Mid-morning, a pickup truck horn sounds and it’s tea break. The tailgate of this modern-day chuckwagon goes down and the cooks dish out muffins, biscuits, cookies, bread & butter, apples, cheese, tea, cider, coffee and anything else they can think of to keep the crews thawed out and stoked up. Some of the apples find their way to the 4- footed members of the crew.
More work until mid-day dinner and a break for the horses, then back to the woodlot, although the wind is blowing whitecaps in the horses’ water buckets. By 3:30 the cold is getting to everyone and the horses are testing the new teamsters about whether it’s time to head back to the barn.
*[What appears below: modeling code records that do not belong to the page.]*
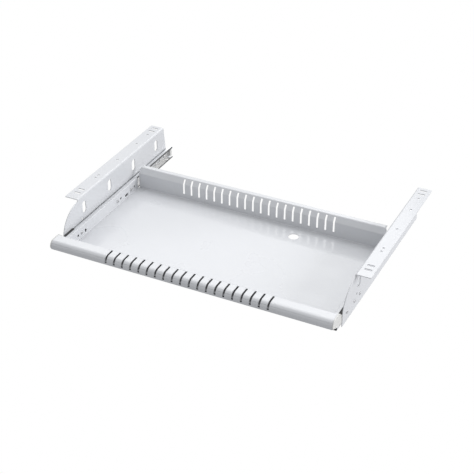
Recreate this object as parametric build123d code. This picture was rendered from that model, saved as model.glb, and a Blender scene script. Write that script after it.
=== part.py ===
"""Under-desk drawer: a pressed steel tray on ball slides between two hanging brackets.

Millimetres.  X runs left to right, Y front to back, Z up.
The origin is the centre of the four desk slots, on the underside of the desk,
so the bracket flanges lie just under Z = 0 and the tray hangs below them.
Right-hand pieces are modelled at +X and mirrored for the left.
"""
from build123d import *
import math
import os

# ---------------------------------------------------------------- driving dimensions
# Desk fixing
desk_slot_spacing_y = 323.0     # front desk slots to rear desk slots
desk_slot_width = 5.5
desk_slot_length = 16.0         # across the flange
spare_slot_pitch = 15.0         # each desk slot to the spare slot beside it

# Bracket sheet
bracket_sheet = 1.5
flange_width = 30.0             # outer face of the web to the edge of the flange
flange_front_margin = 24.0      # flange end to the first desk slot
flange_rear_margin = 11.0
flange_corner_r = 2.0
bracket_bend_r = 2.0            # inside radius
web_height = 82.0               # desk to the bottom edge of the web
web_front_reach = 59.0          # web ahead of the flange, along the bottom
web_rear_reach = 10.0
web_front_straight = 27.0       # upright stretch of the front edge
web_curve_along = 0.66          # middle of the curved edge, as shares of its length and height
web_curve_down = 0.36
web_window_width = 13.0
web_window_height = 27.0
web_window_pitch = 100.0
web_window_count = 4
web_window_first = 21.0         # flange front to the first window
web_window_drop = 28.0          # desk to the middle of the windows
pilot_hole_d = 5.0
pilot_hole_y = (-91.5, -79.5, -2.5, 79.5, 128.5)    # along the flange
web_pilot_y = -173.5
web_pilot_above_slide = 2.5

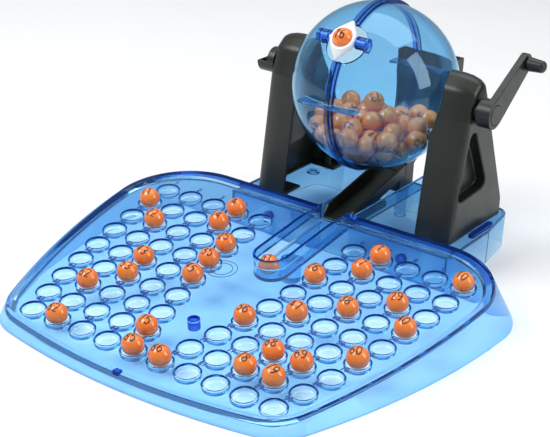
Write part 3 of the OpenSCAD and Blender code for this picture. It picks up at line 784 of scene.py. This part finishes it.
def soft_light(name, place, target, size, watts):
    """A rectangular lamp that faces a target; places and sizes in metres."""
    lamp = bpy.data.lights.new(name, "AREA")
    lamp.shape = "RECTANGLE"
    lamp.size, lamp.size_y = size
    lamp.energy = watts
    obj = bpy.data.objects.new(name, lamp)
    bpy.context.scene.collection.objects.link(obj)
    obj.location = place
    obj.rotation_euler = (Vector(target) - Vector(place)).to_track_quat("-Z", "Y").to_euler()


def make_camera():
    """A camera where the photo's stood, from a fit to the sockets' grid and the globe's outline."""
    lens = bpy.data.cameras.new("camera")
    lens.sensor_width = 36.0
    lens.lens = 91.98
    lens.clip_end = 20.0
    cam = bpy.data.objects.new("camera", lens)
    bpy.context.scene.collection.objects.link(cam)
    right = Vector((0.81453, 0.57806, 0.04388))
    up = Vector((-0.26603, 0.30547, 0.91403))
    back = right.cross(up).normalized()
    up = back.cross(right).normalized()
    turn = Matrix((right.normalized(), up, back)).transposed().to_4x4()
    cam.matrix_world = Matrix.Translation((0.5946, -0.9008, 0.5328)) @ turn
    bpy.context.scene.camera = cam


def make_world():
    """Even, faintly blue light from all sides."""
    world = bpy.data.worlds.new("world")
    bpy.context.scene.world = world
    world.use_nodes = True
    background = world.node_tree.nodes["Background"]
    background.inputs["Color"].default_value = (0.93, 0.96, 1.0, 1)
    background.inputs["Strength"].default_value = 0.55


# ---------------------------------------------------------------- the scene
make_post()
make_tray()
make_board_numbers()
make_balls()
for name in ("left_support", "right_support"):
    rounded_copy(name, 1.5, segments=3)
for name in ("ball_chute", "ball_catcher", "axle_cup", "crank_arm", "gate_frame", "front_latch",
             "support_latches"):
    rounded_copy(name)
# The platform's walls below its deck get painted light, so they look lighter than the plastic's tint.
rounded_copy("rear_platform", painted_light_and_shade=lambda p: 0.0 if p.z > PLATFORM_H - 3 else -1.0)
make_world()
make_floor()
make_camera()
soft_light("key", (-0.9, -0.9, 1.5), (0, 0, 0.05), (1.2, 0.8), 26)
soft_light("fill", (1.5, 0.4, 0.9), (0, 0.1, 0.1), (0.6, 1.2), 12)
soft_light("top", (0.0, 0.5, 1.6), (0, 0, 0), (1.6, 1.0), 14)
bpy.context.scene.view_settings.view_transform = "Standard"
bpy.context.scene.view_settings.exposure = -0.32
It’s what they call a teachable moment and a discussion ensues about how to encourage a horse that’s flagging or judge when a horse has truly had enough for the day. Another teachable moment occurs as a team jackknifes its scoot and has to be untangled and sorted out.
The workday ends, horses are fed and watered and then God’s frozen people head across the darkened fairgrounds toward the lights of the exhibit hall and a hot supper. The meal features a much-honored pig that was raised as part of MOFGA’s homestead project and then gave its all for the good of the cause. After supper, Maine forester Mitch Lansky leads a discussion about the principles he’s covered in his new book, “Low Impact Forestry: Forestry as if the Future Mattered.” Then out come the fiddles, mandolins and guitars to finish out the evening.
Next morning, the ham makes a welcome reappearance accompanied by eggs, plenty of baked goods and a discussion of larger hitches. Even though this is a forestry workshop, talk goes back and forth about the uses of different hitching systems for plowing and other field work. The old hands trade views about their personal preferences – using a jockey stick in the field vs. in the woods, etc. – and newcomers interject with questions, so the discussion works on both levels.
“Just tie that back and you’re on your way,” says one teamster as he draws a rough sketch of a 4-up hitch. “Put your steppiest horses in the middle” on a bigger hitch, advises another. Another shows a hitch refinement that “prevents things from getting in a snarl.” Discussions like this have occurred over every meal.
Out in the woodlot, the morning’s focus is on cleanup – getting the rest of the wood out to the pulp yard or over to the sawmill. After lunch and a round of applause for the cooks – whom we esteem by now even more than that pig – we try the 3-up and 4-up hitches, testing horses who’ve not been hitched together before. The scoots are loaded high with pulp wood, the “steppiest” horses do indeed go in the middle, and after a few false starts they go off fine.
As the light fails, the last logs are twitched out and the scoots make their final trips to the pulp yard. Horses are loaded for the trip home, phone numbers are exchanged along with promises to keep in touch. Offers to loan equipment are made and accepted. A team of horses gets sold.
Three thousand board feet of lumber were milled for the livestock barn and a lot of pulp readied for the mill. It was an occasion for learning, but also for socializing, for strengthening community, and for reaffirming the choices people have made about the lives they’re living and the way the work gets done.